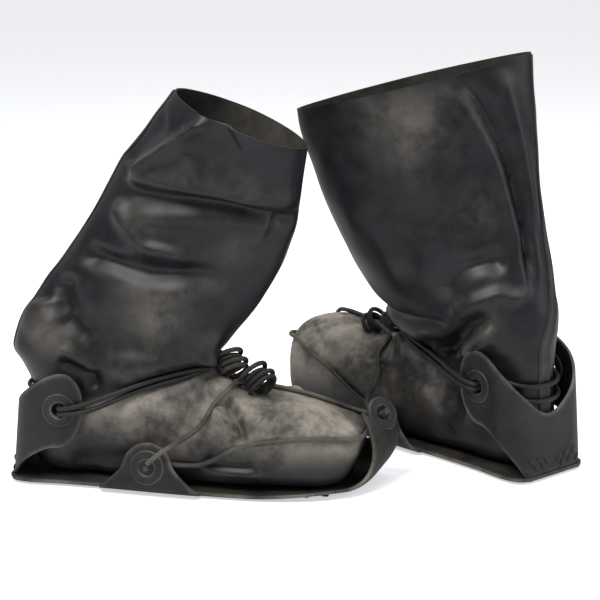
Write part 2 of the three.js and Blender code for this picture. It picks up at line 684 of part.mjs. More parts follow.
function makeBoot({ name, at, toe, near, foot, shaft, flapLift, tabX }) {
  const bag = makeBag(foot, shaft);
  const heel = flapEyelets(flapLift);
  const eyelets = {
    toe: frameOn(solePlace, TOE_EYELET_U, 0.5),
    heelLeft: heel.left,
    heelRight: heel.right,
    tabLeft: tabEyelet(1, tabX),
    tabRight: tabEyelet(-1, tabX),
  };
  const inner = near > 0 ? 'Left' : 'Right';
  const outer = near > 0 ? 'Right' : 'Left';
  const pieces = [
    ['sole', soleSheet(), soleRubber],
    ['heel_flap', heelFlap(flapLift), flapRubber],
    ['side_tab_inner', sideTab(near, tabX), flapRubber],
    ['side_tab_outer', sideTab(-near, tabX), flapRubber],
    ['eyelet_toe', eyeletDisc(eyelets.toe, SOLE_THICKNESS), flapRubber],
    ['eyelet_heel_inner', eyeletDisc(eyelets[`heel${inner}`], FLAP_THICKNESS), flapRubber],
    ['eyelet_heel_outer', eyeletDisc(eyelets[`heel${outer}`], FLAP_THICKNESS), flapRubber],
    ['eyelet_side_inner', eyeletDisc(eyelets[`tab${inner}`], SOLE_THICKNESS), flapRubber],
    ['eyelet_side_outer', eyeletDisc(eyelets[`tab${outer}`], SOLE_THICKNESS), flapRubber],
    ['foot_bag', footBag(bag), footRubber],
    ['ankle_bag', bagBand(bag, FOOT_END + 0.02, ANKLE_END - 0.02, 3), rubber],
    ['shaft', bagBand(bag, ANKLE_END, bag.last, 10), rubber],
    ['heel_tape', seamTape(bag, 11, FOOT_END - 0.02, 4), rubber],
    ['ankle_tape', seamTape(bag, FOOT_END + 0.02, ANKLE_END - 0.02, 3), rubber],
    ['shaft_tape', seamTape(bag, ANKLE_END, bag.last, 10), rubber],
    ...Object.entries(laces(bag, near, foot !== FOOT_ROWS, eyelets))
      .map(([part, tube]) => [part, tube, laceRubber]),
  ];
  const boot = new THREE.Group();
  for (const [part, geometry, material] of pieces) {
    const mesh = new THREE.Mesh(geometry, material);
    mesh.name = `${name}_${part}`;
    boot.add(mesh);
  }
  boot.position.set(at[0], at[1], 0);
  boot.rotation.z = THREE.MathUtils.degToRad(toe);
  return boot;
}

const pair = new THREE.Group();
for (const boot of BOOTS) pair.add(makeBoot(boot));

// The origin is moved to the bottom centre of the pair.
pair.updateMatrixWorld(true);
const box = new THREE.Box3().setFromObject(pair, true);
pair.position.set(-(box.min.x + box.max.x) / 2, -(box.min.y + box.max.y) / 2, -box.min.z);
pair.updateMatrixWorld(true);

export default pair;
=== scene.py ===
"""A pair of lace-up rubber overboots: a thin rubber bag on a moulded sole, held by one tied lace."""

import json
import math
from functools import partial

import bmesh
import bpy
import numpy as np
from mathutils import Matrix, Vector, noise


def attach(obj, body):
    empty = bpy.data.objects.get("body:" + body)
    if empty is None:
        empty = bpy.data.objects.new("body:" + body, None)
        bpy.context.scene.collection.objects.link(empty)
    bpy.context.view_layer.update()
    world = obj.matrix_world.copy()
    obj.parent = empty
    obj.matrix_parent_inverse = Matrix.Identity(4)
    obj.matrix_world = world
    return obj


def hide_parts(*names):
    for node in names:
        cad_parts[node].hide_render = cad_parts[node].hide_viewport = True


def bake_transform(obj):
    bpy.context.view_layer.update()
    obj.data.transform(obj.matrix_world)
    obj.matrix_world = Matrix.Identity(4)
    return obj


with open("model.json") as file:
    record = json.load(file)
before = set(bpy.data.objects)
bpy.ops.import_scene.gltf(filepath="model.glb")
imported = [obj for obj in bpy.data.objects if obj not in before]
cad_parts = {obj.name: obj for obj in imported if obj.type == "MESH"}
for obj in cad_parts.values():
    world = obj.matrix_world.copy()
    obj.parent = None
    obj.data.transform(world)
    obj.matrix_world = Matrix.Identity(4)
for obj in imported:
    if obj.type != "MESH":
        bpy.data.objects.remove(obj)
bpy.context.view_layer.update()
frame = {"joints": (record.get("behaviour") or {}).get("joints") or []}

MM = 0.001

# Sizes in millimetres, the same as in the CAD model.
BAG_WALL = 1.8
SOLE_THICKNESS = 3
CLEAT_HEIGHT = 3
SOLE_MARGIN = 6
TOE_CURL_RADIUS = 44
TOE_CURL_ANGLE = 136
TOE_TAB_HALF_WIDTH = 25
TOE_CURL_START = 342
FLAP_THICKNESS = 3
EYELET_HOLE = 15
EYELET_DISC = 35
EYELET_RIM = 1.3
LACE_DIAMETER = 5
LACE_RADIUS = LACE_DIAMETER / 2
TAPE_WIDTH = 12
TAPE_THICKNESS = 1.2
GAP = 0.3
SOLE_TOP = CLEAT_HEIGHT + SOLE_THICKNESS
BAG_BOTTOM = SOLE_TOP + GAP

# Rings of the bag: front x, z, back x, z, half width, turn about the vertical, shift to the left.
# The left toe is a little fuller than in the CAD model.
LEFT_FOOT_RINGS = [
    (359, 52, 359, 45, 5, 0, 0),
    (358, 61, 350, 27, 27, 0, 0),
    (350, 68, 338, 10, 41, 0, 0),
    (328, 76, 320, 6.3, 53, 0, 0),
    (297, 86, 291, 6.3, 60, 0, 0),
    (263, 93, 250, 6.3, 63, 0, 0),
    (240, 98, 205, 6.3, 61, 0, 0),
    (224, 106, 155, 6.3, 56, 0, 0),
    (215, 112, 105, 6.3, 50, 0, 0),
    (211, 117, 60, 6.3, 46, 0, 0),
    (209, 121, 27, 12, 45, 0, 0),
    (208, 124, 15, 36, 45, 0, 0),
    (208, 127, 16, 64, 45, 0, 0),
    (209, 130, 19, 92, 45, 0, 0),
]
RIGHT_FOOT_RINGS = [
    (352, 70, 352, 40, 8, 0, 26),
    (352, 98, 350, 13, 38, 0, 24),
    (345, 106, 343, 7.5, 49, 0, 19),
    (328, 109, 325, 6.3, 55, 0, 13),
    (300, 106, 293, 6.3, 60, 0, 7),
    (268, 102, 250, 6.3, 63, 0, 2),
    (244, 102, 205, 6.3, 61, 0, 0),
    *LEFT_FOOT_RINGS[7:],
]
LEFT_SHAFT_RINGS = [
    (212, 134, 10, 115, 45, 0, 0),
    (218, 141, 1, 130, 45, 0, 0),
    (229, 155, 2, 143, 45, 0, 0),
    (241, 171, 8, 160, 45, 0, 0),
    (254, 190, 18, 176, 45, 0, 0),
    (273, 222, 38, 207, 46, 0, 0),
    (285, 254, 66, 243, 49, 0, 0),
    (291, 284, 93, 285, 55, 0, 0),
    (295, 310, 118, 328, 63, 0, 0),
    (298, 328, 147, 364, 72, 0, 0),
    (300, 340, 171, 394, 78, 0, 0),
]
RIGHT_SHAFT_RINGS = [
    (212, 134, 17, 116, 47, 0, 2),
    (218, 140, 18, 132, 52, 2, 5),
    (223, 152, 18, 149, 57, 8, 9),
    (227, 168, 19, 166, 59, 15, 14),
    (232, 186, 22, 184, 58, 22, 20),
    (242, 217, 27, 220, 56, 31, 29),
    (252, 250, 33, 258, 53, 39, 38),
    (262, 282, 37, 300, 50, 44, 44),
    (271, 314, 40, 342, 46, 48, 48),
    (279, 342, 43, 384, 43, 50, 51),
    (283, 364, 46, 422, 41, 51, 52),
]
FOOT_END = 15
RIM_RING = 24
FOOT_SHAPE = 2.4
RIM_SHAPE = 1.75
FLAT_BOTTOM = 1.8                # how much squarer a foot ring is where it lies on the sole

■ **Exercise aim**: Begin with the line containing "of the pair.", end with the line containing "for node in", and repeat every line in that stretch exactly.

■ **Task output**:
// The origin is moved to the bottom centre of the pair.
pair.updateMatrixWorld(true);
const box = new THREE.Box3().setFromObject(pair, true);
pair.position.set(-(box.min.x + box.max.x) / 2, -(box.min.y + box.max.y) / 2, -box.min.z);
pair.updateMatrixWorld(true);

export default pair;
=== scene.py ===
"""A pair of lace-up rubber overboots: a thin rubber bag on a moulded sole, held by one tied lace."""

import json
import math
from functools import partial

import bmesh
import bpy
import numpy as np
from mathutils import Matrix, Vector, noise


def attach(obj, body):
    empty = bpy.data.objects.get("body:" + body)
    if empty is None:
        empty = bpy.data.objects.new("body:" + body, None)
        bpy.context.scene.collection.objects.link(empty)
    bpy.context.view_layer.update()
    world = obj.matrix_world.copy()
    obj.parent = empty
    obj.matrix_parent_inverse = Matrix.Identity(4)
    obj.matrix_world = world
    return obj


def hide_parts(*names):
    for node in names:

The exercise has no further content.